First, I must position myself. I am a white-coded Métis woman. I benefit from white privilege and I am a tenured professor of archaeology, another position of privilege. My privilege means I am heard ways my #BIPOC colleagues are not.
I am an Indigenous scholar in a field where most people who study the pasts of my paternal ancestors are white settlers. Archaeologists have told the story of my ancestors in educational institutions and the public for 150+ years.
The vast majority of archaeology that happens in the Americas is on Indigenous pasts and is done by non-Indigenous folks.
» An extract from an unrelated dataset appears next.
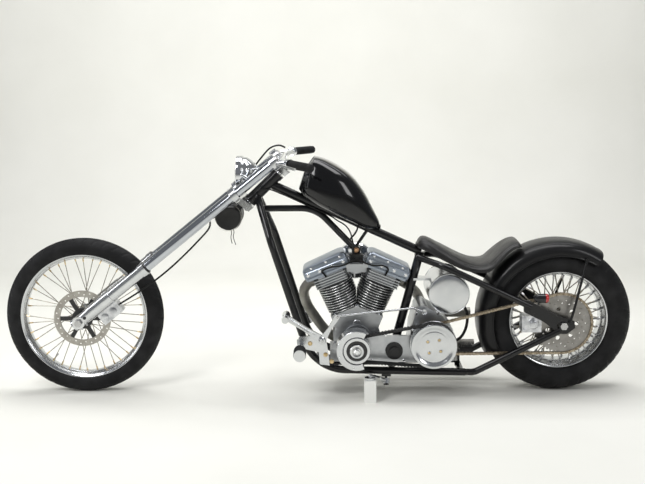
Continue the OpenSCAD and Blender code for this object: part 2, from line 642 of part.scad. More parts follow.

Demographically, the SAA membership is very white, with the most recent data showing that 77.7% are “Caucasian”, 6.7% Hispanic/Latino(a), 1.9% Asian/Pacific Islander, .8% Native American, and .3% Black (remaining %s are in other, mixed, or no answer). Why does this matter?
The history of archaeology in colonial contexts is directly tied to the attempted (and forced) elimination and dispossession of Indigenous peoples.
Living Indigenous communities were displaced, and non-Indigenous archaeologists came in, dug up our ancestors and their belongings, and interpreted these to tell the stories of those lands. These are not our stories.
Many archaeologists now work with Indigenous communities to tell shared stories of the past, but the recent letter endorsed by the SAA and written by two non-Indigenous archaeologists shows we have a long way to go.
Without representation of BIPOC people in archaeology, the narratives remain shaped by whiteness. This is similar to the critique by white women in the 1980s about needing to explore women’s experiences in the past, leading to feminist archaeologies.
Indigenous stories of the past need to be told. Black stories of the past need to be told. Queer stories of the past need to be told. Gender diverse stories of the past need to be told.
One need only look at the responses to Dr. Battle-Baptiste’s tweet on the future of archaeology being anti-racist to see how anti-Blackness is built into the discourse.
I realized that in my able-bodied privilege, I failed to note that stories of disability in the past need to be told. And not just through a "pathology" framework.